Roumanophones de Serbie
Les 174 000 roumanophones de Serbie (en serbe cyrillique : Власи и Влаши у Србији ; en roumain : Românii din Serbia) se divisent en deux groupes : 34 000 personnes recensées en Voïvodine sont désignées comme « Roumains » ; environ 140 000 personnes recensées en Kraïna orientale sont désignées comme « Serbes de langue valaque »[2].
- 1-5 %
- 5-10 %
- 10-15 %
- 15-25 %
- 25-35 %
- au-dessus de 35 %
Histoire
- le roumain d’usage officiel dans toute la commune
- le roumain d’usage officiel dans quelques communautés locales
Historiquement, les « Roumains », de langue daco-roumaine étaient appelés en serbe « Vlasi » (en serbe « Власи ») ou encore « Karavlasi » soit « Valaques noirs », par opposition aux « Vlaši » (en serbe « Влаши ») ou encore « Akvlasi » soit « Valaques blancs » qui ne parlent pas la même langue romane orientale, habitent de manière très dispersée au sud de la Serbie, et sont appelés par les linguistes « Aroumains ». Les roumanophones de Serbie y ont laissé des toponymes tels que Vlasić, Vlah ou Vlasina et sont affiliés à l'Église orthodoxe serbe ; tous parlent également le serbe, non sans garder des termes roumains dans leur lexique local[3]. Une autre dénomination, celle de « Morlaques » (Морлаки, Morlaki : « Valaques proches de la mer ») ou encore « Mavro-vlahi », désigne des communautés qui ont érigé les stèles et sarcophages appelés stećci et qui, Moyen Âge, sont progressivement passés de leur langue romane (possiblement valaque ou dalmate) au serbo-croate chtokavien[4]. L'aire de répartition des « Morlaques » se trouve, depuis la dislocation de la Yougoslavie, hors de Serbie.
Situation actuelle
Dans l'ex-Yougoslavie, les 40 000 « Vlaši » vivant en Serbie méridionale et le long de la frontière bulgare (en roumain « Aromânii » : Aroumains), ainsi que les 34 000 « Roumains » de Voïvodine (en roumain « Românii bănăţeni din Serbia »), étaient reconnus et comptés comme minorités nationales (séparément), et figuraient sur les cartes linguistiques, tandis que les 140 000 roumanophones de la Krajina orientale (aux Portes de Fer et autour de Negotin et de Zaječar (en roumain « Românii Timoceni »)[5] n'étaient pas reconnus comme minorité, ne figuraient pas sur les cartes ethnographiques yougoslaves ni dans les statistiques, et n'étaient évoqués que comme « Serbes de langue valaque ».
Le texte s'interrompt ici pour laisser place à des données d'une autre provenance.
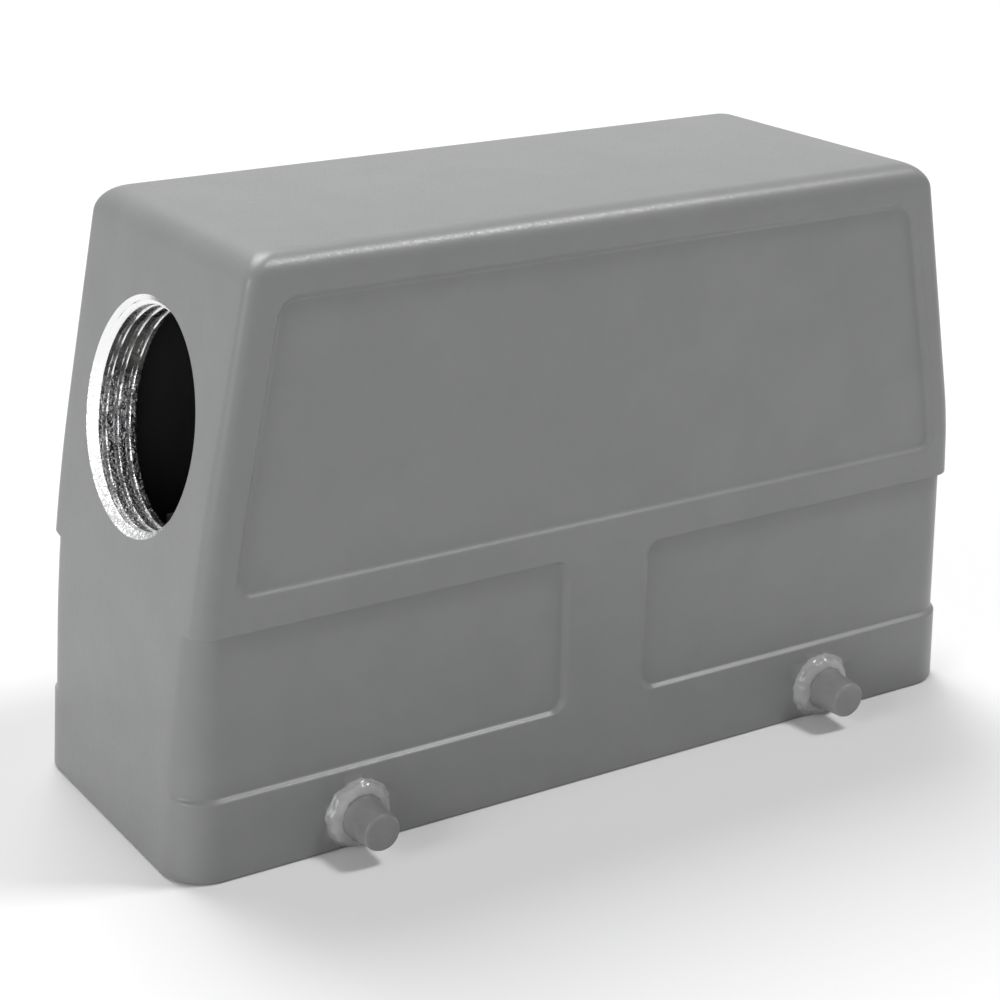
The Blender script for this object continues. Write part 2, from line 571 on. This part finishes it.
area_light("key", (0.70, -0.32, 1.28), (0, 0, 0.04), 0.3, 9.0)
area_light("top", (0.1, 0.85, 1.60), (0, 0, 0.04), 1.0, 23.0)
area_light("left", (-1.60, -0.30, 0.60), (-0.03, 0, 0.04), 0.9, 12.5)
area_light("front", (-1.0, -1.6, 0.45), (0, 0, 0.04), 0.8, 2.0)

world = bpy.data.worlds.new("studio")
bpy.context.scene.world = world
world.use_nodes = True
nodes, links = world.node_tree.nodes, world.node_tree.links
back = nodes["Background"]
path = nodes.new("ShaderNodeLightPath")
white = nodes.new("ShaderNodeBackground")
mixer = nodes.new("ShaderNodeMixShader")
back.inputs["Color"].default_value = (1, 1, 1, 1)
back.inputs["Strength"].default_value = 0.175
white.inputs["Strength"].default_value = 1.0
seen = math_node(nodes, links, "MAXIMUM", path.outputs["Is Camera Ray"],
                 math_node(nodes, links, "MAXIMUM", path.outputs["Is Glossy Ray"],
                           path.outputs["Is Transmission Ray"]))
links.new(seen, mixer.inputs[0])
links.new(back.outputs[0], mixer.inputs[1])
links.new(white.outputs[0], mixer.inputs[2])
links.new(mixer.outputs[0], nodes["World Output"].inputs["Surface"])

CAM_AT = (-0.15856, -0.23816, 0.13863)
CAM_AZ, CAM_EL, CAM_ROLL = -0.5476, 0.3802, 0.0074
toward = np.array([math.sin(CAM_AZ)*math.cos(CAM_EL), -math.cos(CAM_AZ)*math.cos(CAM_EL),
                   math.sin(CAM_EL)])
right = np.cross(-toward, [0, 0, 1])
right /= np.linalg.norm(right)
up = np.cross(right, -toward)
right, up = (right*math.cos(CAM_ROLL) + up*math.sin(CAM_ROLL),
             up*math.cos(CAM_ROLL) - right*math.sin(CAM_ROLL))
cam_data = bpy.data.cameras.new("camera")
cam_data.sensor_width = 36.0
cam_data.lens = 82.53
cam_data.shift_x, cam_data.shift_y = 0.070, 0.0489
cam_data.clip_start, cam_data.clip_end = 0.01, 20.0
cam = bpy.data.objects.new("camera", cam_data)
cam.matrix_world = Matrix([(right[i], up[i], toward[i], CAM_AT[i]) for i in range(3)] + [(0, 0, 0, 1)])
bpy.context.scene.collection.objects.link(cam)
bpy.context.scene.camera = cam
bpy.context.scene.view_settings.view_transform = "Standard"
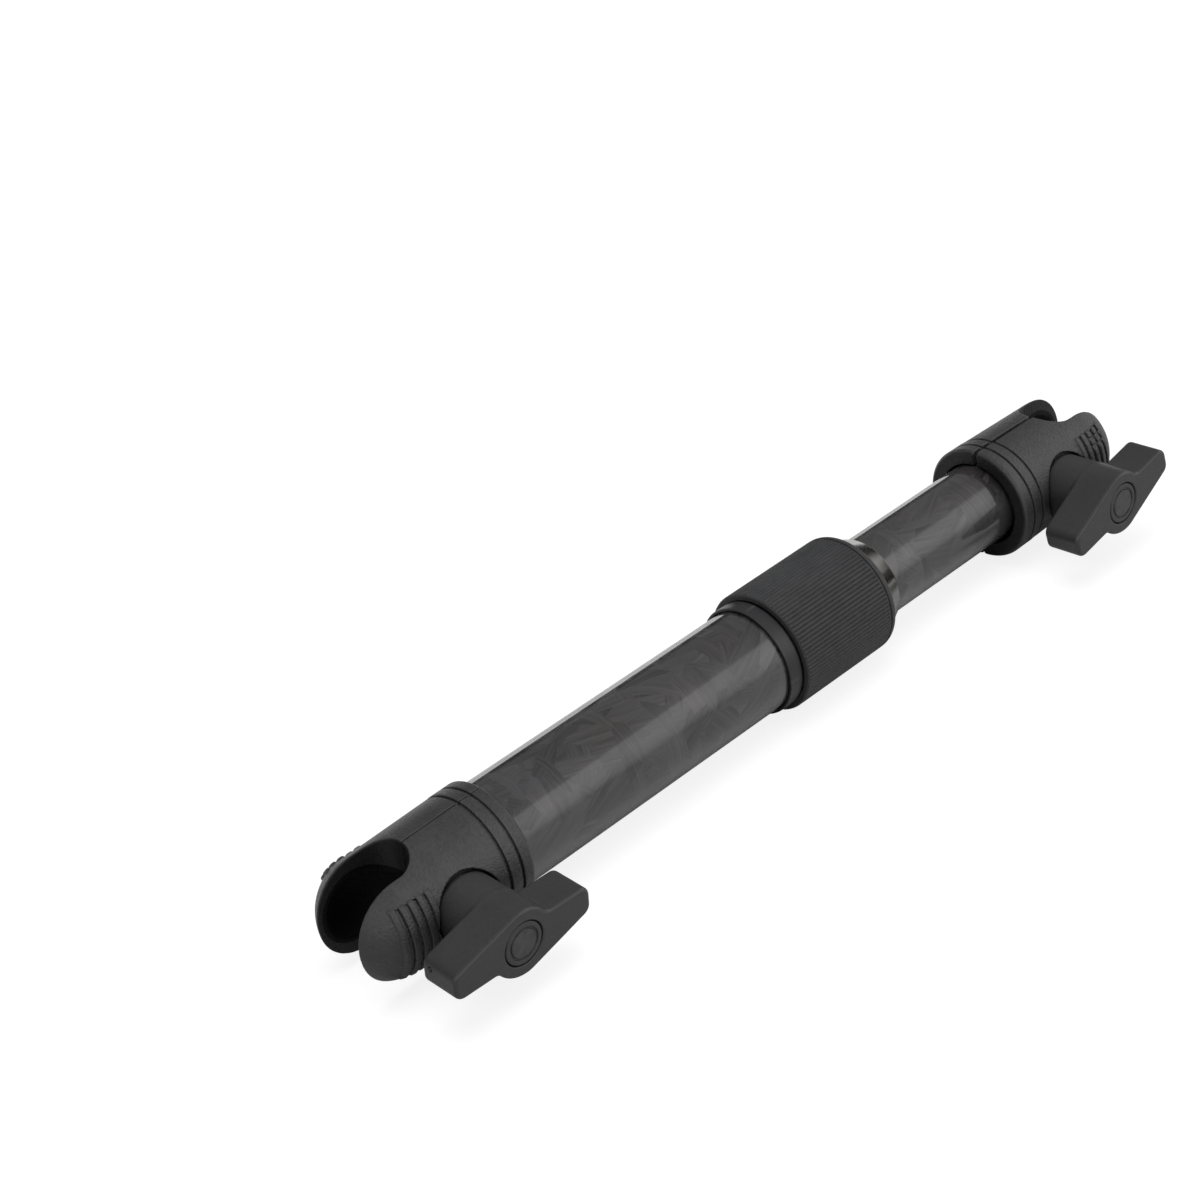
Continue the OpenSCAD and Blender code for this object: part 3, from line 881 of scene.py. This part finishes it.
def moulded(name, dark, light, rough, grain, grain_scale, wear, socket=None):
    """Moulded black nylon: mottled tone, spark grain, paler and smoother rubbed edges, and with a socket given,
    painted shade in the ball socket, slot and collar face.
    """
    m = Material(name)
    cloud = m.noise(m.point, scale=55.0, detail=3.0, rough=0.5)
    mottle = m.noise(m.point, scale=grain_scale * 0.42, detail=4.0, rough=0.6)
    fine = m.noise(m.point, scale=grain_scale, detail=3.0, rough=0.6)
    cell = m.voronoi(m.point, scale=grain_scale * 0.8)["Distance"]
    tone = m.remap(m.weighted((cloud, 0.45), (mottle, 0.55)), span=(0.36, 0.64))
    color = m.mix(tone, dark, light)
    edge = m.edges(span=(0.515, 0.60))
    streaks = m.mapping(m.point, turn=(0.3, 0.2, 0.5), scale=(1.0, 3.0, 1.0))
    scuff = m.remap(m.noise(streaks, scale=260.0, detail=4.0, rough=0.7), span=(0.56, 0.70))
    least, most = 0.35, 0.65  # wear on every edge, and what scuffs add to it
    worn = m.mul(edge, m.add(least, m.mul(scuff, most)), clamp=True)
    pale = tuple(min(1.0, c * wear) for c in light[:3]) + (1.0,)
    color = m.mix(worn, color, pale)
    spec = 0.5
    # painted shade: darker colour and less specular in the ball socket, the slot and on the collar face
    if socket is not None:
        painted_shade = painted_socket_shade(m, socket)
        color = m.mix(painted_shade, grey(0.0), color)
        spec = m.mul(painted_shade, spec)
    worn_gloss = -0.08  # change of roughness where worn
    roughness = m.add(m.remap(fine, to=(rough - 0.06, rough + 0.07)), m.mul(worn, worn_gloss))
    height = m.weighted((fine, 0.6), (cell, 0.5), (mottle, 0.5))
    m.set(color=color, rough=roughness, ior=1.5, spec=spec,
          normal=m.bump(height, strength=grain, distance=0.00022))
    return m.material


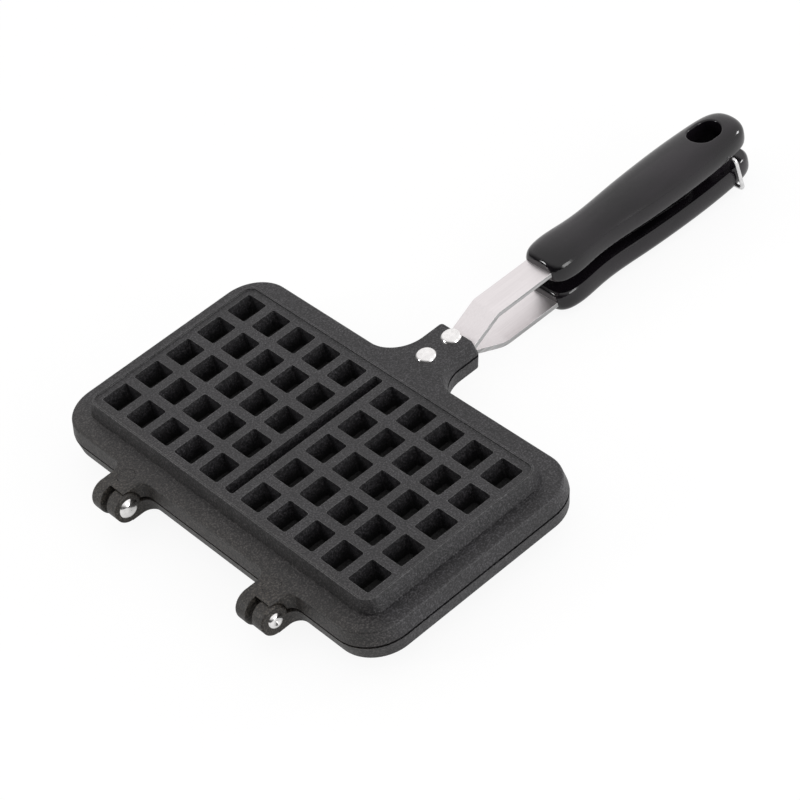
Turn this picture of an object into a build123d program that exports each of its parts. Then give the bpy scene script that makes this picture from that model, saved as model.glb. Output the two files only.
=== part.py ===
from build123d import *
import math
import os

os.makedirs("parts", exist_ok=True)

# A hinged pan that bakes two waffles over a stove: two ribbed plates, each with a long handle.
# Millimetres. X runs along the hinges, Y from the hinges to the handles, Z up.
# The origin is the centre of the lip that the closed pan rests on.

# Plates, measured from the parting plane outwards
flange_half_x = 122.4
flange_half_y = 67.2
flange_corner = 22.0
flange_height = 8.6
flange_draft = 1.4
flange_edge_round = 1.2
parting_relief = 0.6
parting_relief_depth = 2.0
block_half_x = 108.4
block_half_y = 53.0
block_corner = 7.0
block_rise = 6.6
block_draft = 2.3
lip_height = 0.8
lip_width = 1.6

# Pockets outside, which are the backs of the studs inside
columns = 5
rows = 5
pitch_x = 19.9
pitch_y = 20.0
centre_spacing = 32.1
pocket_x = 14.5
pocket_y = 14.9
pocket_corner = 1.3
pocket_slope = 0.13
skin = 1.8
side_wall = 2.4
stud_gap = 5.0
ridge_groove_width = 6.5
ridge_tip_width = 5.2
cavity_corner = 6.0

# Neck that carries each handle
neck_half_width = 13.2
neck_end = 98.2
neck_corner = 2.6
neck_root_radius = 17.0

# Hinges: an ear on the upper plate beside a knuckle on the lower one
hinge_spacing = 114.0
hinge_offset_x = 1.2
hinge_axis_y = -78.2
lug_width = 17.6
ear_width = 7.8
hinge_side_gap = 3.0
knuckle_width = 8.4
knuckle_radius = 7.6
knuckle_gap = 0.3
shelf_gap = 0.2
lug_root_radius = 6.0
lug_tip_radius = 1.0
pin_radius = 2.5
running_clearance = 0.05
edge_tolerance = 0.01

# Rivets
rivet_head_radius = 5.4
rivet_head_height = 1.9
rivet_flat_radius = 2.5
pin_head_radius = 5.2
pin_head_height = 2.2
pin_tail_radius = 4.0
pin_tail_height = 1.6
pin_dimple_radius = 1.7
pin_dimple_depth = 0.7
rivet_radius = 2.5
rivet_sink_radius = 3.9
rivet_sink_depth = 1.4
neck_rivet_inner_y = 76.0
neck_rivet_outer_y = 92.6

# Handle straps
strap_width = 18.0
strap_thickness = 2.5
strap_start_y = 69.0
strap_seat_gap = 0.2
strap_seat_clearance = 0.2
strap_exit_y = 98.6
strap_bend_y = 116.5
strap_outer_height = 11.0
strap_end_y = 200.0
strap_end_corner = 4.0
upper_bend_radius = 3.0
lower_bend_radius = 16.0
exit_bend_radius = 3.0
anchor_hole_radius = 3.5
anchor_hole_inset = 10.0
anchor_hole_spacing = 22.0

# Grips, as half width and half thickness at places along the handle
grip_start_y = 152.4
grip_stations = [
    (0.0, 8.5, 4.2),
    (1.4, 10.8, 6.2),
    (4.2, 12.7, 7.6),
    (8.6, 13.8, 8.4),
    (13.6, 14.1, 8.7),
    (27.6, 13.0, 8.5),
    (41.6, 12.9, 8.4),
    (58.6, 14.2, 8.6),
    (78.6, 15.3, 8.7),
    (100.6, 15.6, 8.7),
    (114.6, 15.1, 8.6),
    (124.6, 14.3, 8.4),
    (131.6, 12.9, 7.8),
    (135.8, 10.6, 6.7),
    (138.2, 7.4, 5.0),
    (139.2, 3.6, 2.6),
]
grip_axis_height = 9.8
grip_squareness = 2.4
grip_inner_squareness = 4.0
grip_section_points = 20
grip_face_height = 3.6
moulding_clearance = 0.05
recess_near = 44.6
recess_near_radius = 5.5
recess_near_depth = 3.4
recess_far = 93.6
recess_far_radius = 11.0
recess_far_depth = 5.2
hang_hole_centre = 118.6
hang_hole_length = 19.0
hang_hole_width = 15.0
hang_hole_round = 1.0
hang_ring_width = 2.6
hang_ring_gap = 0.25

# Wire bail at the tip of the lower grip
wire_radius = 1.1
bail_y = 277.0
bail_axis_depth = 16.5
bail_top_y = 274.6
bail_top_height = 3.8
bail_side_clearance = 0.8
bail_hook_reach = 4.6
bail_bend_radius = 2.4
wire_clearance = 0.15
hook_clearance = 0.3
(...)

Ceux-ci sont, d'après le « Mouvement démocratique des Roumains de Serbie », majoritaires dans 156 communes et présents dans 48 autres, donc plus nombreux que les « Vlaši » et que les Roumains de Voïvodine réunis[6] ; mais au recensement serbe de 2002, sur 284 112 habitants de cette région[7], 243 148 (85,58 %) étaient déclarés Serbes, 23 604 (8,31 %) étaient déclarés « Vlasi » et 2 723 (0,96 %) étaient déclarés Roms[8]. Selon Păun S. Durlić[9], les roumanophones des Portes de Fer se divisent en quatre communautés différentes : à l'ouest les Ungureni qui se sont réfugiés ici au Moyen Âge pour échapper au servage dans le Royaume de Hongrie, d'où leur nom ; au centre les Bufani (ou Rudari) et les Munceni (peut-être une déformation de Munteni : montagnards) qui sont bûcherons et bergers dans les massifs forestiers ; à l'est enfin les Țărani (paysans) qui sont cultivateurs et jardiniers. Ungureni, Bufani et Munceni parlent des formes de roumain apparentées aux parlers de Transylvanie, tandis que les Țărani ont un parler très proche de ceux d'Olténie voisine[10] - [11].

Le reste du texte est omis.